• Task to carry out:
Only the lines from the one holding "Write the build123d" through the one holding "GRIP_TURN, PANEL_TURN, INLET_TURN" are to be retyped, exactly as they appear, with both boundary lines included.

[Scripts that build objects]
(begin)

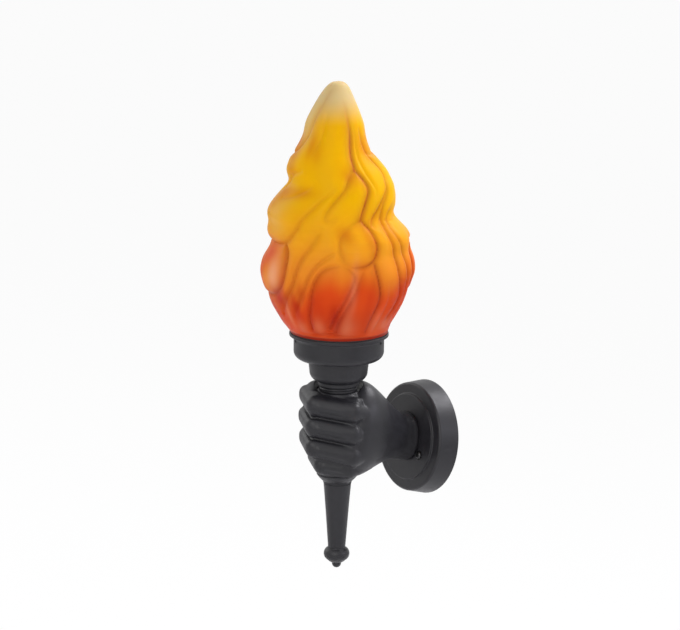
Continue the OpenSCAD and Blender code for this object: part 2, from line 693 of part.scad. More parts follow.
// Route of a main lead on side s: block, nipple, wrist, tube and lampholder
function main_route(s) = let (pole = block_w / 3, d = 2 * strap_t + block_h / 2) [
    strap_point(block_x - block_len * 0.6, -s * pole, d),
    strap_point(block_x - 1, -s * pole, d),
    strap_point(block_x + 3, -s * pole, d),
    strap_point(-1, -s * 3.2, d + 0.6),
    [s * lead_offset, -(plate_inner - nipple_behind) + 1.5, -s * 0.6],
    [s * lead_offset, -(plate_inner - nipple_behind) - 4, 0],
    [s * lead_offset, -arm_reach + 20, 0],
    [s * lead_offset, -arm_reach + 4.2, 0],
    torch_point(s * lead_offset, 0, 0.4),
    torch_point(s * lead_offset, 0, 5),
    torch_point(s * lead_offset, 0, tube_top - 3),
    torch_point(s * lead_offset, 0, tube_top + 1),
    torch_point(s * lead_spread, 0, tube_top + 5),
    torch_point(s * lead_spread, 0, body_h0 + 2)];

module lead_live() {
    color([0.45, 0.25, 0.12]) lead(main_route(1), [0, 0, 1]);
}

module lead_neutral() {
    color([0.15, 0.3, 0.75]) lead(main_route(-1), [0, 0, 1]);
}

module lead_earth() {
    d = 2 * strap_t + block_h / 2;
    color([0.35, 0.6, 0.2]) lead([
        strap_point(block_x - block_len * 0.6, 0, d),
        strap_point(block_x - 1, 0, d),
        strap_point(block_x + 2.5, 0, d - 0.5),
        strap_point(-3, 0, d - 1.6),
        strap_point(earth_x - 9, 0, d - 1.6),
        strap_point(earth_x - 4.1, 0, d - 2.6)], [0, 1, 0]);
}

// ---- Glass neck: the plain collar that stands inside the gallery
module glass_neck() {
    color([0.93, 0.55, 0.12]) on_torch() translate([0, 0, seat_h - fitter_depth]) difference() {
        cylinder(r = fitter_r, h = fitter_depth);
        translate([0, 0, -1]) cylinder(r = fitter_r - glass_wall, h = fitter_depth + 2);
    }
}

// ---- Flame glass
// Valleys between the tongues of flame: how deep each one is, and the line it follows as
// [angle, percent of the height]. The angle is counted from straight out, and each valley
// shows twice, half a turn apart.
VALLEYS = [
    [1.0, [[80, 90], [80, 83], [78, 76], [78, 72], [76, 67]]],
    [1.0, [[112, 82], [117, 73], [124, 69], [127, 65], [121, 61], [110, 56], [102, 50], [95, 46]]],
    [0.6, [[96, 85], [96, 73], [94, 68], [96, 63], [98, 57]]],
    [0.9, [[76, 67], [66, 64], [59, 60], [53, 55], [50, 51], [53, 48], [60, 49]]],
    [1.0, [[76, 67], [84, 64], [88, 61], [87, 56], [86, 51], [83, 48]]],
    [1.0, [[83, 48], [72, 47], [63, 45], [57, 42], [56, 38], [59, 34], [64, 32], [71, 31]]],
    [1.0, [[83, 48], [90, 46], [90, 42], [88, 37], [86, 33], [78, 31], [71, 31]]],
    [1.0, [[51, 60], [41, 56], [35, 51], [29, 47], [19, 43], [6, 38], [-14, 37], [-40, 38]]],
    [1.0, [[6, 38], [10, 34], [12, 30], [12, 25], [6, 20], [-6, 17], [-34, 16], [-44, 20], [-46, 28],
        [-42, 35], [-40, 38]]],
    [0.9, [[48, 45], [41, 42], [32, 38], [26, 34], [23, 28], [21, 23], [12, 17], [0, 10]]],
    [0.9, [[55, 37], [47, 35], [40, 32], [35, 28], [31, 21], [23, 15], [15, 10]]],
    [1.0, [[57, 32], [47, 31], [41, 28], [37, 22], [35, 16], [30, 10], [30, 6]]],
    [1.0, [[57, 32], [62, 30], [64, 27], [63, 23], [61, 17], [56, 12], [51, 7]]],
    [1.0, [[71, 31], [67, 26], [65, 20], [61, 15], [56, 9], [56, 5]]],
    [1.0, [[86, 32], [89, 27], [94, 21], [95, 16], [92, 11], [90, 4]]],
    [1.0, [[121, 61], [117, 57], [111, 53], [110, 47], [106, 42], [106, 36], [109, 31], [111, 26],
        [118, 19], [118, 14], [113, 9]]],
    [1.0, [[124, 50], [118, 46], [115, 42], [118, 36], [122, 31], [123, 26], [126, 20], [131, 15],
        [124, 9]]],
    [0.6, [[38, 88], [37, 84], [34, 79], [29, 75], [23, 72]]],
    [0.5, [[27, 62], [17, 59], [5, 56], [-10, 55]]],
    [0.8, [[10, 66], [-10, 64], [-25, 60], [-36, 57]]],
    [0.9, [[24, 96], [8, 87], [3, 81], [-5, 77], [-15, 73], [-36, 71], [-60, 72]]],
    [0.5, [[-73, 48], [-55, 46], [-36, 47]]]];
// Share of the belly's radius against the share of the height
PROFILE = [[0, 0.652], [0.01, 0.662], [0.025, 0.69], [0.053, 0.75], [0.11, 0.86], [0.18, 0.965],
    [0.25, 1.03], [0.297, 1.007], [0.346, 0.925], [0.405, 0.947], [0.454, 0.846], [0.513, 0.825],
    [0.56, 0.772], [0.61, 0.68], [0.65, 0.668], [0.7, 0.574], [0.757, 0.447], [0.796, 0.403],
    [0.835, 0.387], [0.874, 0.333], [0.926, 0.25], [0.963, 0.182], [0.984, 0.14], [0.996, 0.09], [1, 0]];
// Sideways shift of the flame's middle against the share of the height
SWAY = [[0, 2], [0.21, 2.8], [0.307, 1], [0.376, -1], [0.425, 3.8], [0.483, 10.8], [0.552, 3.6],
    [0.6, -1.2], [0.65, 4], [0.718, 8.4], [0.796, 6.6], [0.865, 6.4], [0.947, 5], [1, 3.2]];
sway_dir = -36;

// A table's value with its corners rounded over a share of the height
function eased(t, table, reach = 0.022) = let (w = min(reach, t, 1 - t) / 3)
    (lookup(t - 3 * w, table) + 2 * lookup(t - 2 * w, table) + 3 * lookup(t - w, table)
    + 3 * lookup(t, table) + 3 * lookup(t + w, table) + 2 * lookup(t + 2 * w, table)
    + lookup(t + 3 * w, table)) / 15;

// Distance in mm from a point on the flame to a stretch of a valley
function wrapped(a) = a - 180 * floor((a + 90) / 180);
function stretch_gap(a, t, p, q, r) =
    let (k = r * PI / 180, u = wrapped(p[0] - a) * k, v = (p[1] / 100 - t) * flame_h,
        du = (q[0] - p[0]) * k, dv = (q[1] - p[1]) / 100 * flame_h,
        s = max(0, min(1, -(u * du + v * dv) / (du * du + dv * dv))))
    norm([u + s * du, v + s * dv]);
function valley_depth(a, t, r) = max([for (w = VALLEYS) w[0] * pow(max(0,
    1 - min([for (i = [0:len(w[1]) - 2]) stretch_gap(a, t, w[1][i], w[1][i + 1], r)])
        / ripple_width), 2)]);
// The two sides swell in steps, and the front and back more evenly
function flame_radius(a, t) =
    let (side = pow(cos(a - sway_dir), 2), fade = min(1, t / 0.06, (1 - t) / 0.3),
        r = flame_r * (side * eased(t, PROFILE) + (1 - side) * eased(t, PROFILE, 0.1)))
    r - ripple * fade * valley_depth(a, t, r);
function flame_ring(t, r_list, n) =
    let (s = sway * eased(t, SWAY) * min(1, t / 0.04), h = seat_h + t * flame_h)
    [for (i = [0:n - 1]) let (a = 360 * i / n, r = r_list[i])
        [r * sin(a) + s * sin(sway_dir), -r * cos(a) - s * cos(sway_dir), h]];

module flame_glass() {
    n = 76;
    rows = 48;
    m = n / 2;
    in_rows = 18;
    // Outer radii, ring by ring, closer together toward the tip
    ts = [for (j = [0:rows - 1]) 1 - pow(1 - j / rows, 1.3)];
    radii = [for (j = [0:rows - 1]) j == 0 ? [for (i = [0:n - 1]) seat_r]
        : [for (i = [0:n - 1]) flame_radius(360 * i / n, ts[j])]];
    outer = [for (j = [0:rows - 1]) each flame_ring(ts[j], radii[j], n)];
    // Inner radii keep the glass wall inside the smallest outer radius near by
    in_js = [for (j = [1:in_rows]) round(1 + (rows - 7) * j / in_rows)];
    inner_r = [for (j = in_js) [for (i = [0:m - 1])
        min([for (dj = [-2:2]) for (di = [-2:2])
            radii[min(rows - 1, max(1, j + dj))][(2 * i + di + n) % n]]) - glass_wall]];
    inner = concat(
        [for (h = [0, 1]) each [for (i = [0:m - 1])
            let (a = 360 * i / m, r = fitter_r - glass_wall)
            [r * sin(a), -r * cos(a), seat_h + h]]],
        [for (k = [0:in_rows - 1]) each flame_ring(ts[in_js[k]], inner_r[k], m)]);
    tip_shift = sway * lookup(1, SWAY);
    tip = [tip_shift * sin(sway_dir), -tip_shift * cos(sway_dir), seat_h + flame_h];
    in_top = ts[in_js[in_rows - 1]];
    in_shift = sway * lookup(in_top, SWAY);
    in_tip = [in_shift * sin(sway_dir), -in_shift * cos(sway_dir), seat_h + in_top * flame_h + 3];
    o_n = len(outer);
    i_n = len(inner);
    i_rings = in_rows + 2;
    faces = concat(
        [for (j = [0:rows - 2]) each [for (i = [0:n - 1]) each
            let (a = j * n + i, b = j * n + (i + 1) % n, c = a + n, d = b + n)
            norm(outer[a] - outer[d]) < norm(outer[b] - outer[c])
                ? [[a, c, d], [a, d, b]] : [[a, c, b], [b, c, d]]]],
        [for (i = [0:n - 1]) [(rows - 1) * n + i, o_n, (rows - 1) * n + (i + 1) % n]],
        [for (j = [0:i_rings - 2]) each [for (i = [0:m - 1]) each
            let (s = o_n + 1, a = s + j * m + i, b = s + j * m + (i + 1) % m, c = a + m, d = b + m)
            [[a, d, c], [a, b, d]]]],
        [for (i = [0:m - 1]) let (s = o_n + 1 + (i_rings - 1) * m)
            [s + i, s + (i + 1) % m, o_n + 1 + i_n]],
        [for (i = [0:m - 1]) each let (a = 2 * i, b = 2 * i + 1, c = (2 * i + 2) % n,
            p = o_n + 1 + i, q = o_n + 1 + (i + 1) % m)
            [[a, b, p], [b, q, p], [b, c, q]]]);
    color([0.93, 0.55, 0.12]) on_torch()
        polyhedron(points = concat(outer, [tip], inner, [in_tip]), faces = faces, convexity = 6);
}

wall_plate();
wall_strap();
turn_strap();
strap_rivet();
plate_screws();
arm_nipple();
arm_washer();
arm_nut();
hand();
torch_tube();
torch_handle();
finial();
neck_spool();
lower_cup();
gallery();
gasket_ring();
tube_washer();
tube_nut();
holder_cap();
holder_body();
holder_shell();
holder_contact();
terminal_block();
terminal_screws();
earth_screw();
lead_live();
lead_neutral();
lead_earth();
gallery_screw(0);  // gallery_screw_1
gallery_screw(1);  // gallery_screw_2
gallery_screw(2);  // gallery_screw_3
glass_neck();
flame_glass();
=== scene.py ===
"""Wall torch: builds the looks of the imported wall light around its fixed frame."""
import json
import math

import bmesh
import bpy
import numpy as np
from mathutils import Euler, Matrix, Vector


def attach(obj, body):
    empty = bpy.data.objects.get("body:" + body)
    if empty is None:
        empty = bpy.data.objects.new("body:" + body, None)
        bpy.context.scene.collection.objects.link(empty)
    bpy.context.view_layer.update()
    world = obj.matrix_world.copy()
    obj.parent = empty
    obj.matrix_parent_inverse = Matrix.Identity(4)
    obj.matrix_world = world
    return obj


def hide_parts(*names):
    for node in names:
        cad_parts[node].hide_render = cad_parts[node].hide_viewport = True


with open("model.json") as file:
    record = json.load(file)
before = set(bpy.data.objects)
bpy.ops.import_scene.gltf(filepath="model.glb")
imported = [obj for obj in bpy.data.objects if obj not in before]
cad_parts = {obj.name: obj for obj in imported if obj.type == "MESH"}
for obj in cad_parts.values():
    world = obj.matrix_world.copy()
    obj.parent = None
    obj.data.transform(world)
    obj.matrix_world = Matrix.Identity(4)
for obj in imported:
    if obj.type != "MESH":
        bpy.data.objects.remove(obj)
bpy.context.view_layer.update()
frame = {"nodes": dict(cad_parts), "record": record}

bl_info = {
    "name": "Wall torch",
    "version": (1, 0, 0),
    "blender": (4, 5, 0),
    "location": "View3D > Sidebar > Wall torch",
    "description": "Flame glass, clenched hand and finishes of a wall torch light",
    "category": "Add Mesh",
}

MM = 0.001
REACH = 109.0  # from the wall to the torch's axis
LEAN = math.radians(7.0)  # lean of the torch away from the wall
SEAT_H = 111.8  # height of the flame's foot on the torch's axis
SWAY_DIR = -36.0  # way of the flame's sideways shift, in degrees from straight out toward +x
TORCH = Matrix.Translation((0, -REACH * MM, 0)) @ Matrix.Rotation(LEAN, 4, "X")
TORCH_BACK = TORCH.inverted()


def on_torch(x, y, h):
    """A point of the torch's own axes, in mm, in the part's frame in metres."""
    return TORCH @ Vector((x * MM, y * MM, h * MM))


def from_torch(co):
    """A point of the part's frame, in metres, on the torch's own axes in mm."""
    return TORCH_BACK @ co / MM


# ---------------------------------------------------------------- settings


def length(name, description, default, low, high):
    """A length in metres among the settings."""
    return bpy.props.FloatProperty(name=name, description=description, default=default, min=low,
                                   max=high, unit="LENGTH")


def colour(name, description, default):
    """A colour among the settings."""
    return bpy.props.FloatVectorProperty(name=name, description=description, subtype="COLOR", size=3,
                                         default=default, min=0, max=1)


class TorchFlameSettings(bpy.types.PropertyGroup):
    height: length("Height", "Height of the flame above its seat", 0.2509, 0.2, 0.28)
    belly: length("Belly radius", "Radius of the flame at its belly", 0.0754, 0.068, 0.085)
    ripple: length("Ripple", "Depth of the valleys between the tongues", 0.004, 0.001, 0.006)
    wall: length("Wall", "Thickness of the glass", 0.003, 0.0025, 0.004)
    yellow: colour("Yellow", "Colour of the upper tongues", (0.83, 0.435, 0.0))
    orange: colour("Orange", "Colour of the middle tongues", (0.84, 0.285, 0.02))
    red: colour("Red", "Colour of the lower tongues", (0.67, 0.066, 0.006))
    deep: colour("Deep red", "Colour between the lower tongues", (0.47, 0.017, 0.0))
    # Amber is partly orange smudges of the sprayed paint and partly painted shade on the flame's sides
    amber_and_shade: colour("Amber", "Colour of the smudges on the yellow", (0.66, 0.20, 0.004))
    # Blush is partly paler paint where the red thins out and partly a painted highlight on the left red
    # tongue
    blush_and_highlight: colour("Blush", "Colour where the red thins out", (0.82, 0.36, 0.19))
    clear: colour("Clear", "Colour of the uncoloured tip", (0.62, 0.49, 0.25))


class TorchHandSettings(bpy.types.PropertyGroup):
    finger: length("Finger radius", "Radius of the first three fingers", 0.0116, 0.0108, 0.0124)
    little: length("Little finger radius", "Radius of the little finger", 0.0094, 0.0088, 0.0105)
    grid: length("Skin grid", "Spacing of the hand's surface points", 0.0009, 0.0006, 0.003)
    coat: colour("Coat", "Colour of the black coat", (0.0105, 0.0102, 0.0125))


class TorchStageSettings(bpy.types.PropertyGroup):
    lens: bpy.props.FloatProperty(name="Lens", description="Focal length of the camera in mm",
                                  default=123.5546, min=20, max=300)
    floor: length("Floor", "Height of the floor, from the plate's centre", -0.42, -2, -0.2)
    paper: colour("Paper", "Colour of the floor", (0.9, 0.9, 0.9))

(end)
(begin)

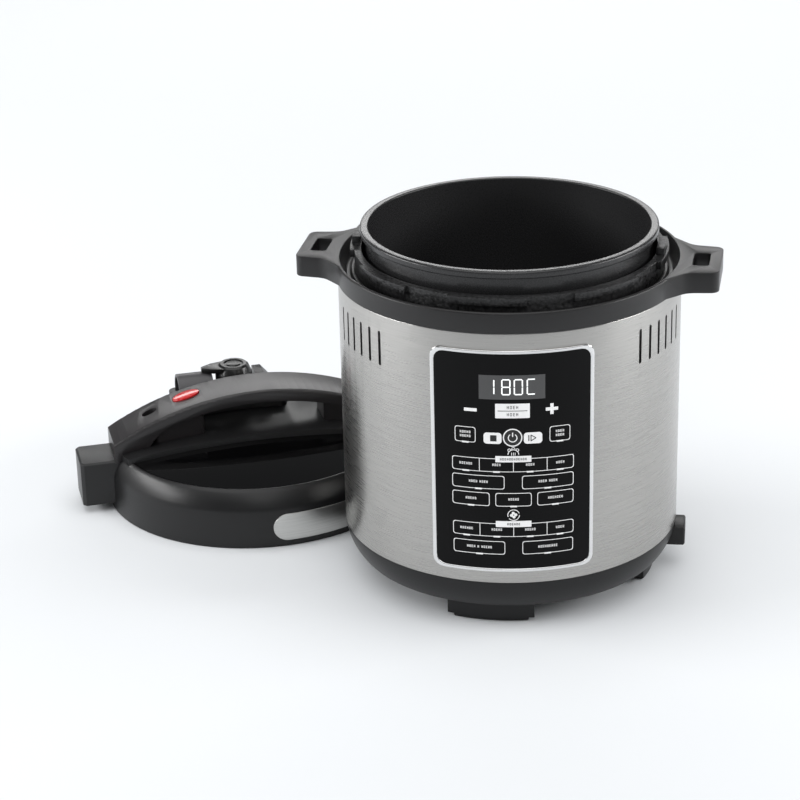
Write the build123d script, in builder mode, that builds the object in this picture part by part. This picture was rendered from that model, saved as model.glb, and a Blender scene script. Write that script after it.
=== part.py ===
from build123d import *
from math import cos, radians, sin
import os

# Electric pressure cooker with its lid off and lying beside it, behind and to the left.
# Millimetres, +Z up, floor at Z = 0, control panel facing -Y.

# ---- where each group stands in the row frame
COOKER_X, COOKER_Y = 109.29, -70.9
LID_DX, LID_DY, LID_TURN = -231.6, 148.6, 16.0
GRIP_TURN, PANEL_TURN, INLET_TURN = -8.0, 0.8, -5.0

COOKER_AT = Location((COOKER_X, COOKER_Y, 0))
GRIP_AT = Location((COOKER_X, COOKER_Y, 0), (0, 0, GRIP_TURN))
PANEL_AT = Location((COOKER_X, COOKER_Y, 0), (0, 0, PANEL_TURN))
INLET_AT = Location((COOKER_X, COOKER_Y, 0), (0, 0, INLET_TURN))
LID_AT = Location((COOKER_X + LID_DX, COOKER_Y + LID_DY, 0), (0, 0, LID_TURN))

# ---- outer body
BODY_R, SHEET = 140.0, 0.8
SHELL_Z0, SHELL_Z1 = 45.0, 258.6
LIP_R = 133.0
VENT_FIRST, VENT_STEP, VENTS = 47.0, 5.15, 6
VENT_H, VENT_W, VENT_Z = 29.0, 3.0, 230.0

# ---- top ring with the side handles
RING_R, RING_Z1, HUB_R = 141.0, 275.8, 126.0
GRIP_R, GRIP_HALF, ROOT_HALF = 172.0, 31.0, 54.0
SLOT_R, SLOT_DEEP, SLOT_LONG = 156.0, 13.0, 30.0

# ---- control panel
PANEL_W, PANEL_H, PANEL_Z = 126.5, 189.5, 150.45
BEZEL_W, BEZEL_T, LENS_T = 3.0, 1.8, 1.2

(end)

• Reply to the exercise:
Write the build123d script, in builder mode, that builds the object in this picture part by part. This picture was rendered from that model, saved as model.glb, and a Blender scene script. Write that script after it.
=== part.py ===
from build123d import *
from math import cos, radians, sin
import os

# Electric pressure cooker with its lid off and lying beside it, behind and to the left.
# Millimetres, +Z up, floor at Z = 0, control panel facing -Y.

# ---- where each group stands in the row frame
COOKER_X, COOKER_Y = 109.29, -70.9
LID_DX, LID_DY, LID_TURN = -231.6, 148.6, 16.0
GRIP_TURN, PANEL_TURN, INLET_TURN = -8.0, 0.8, -5.0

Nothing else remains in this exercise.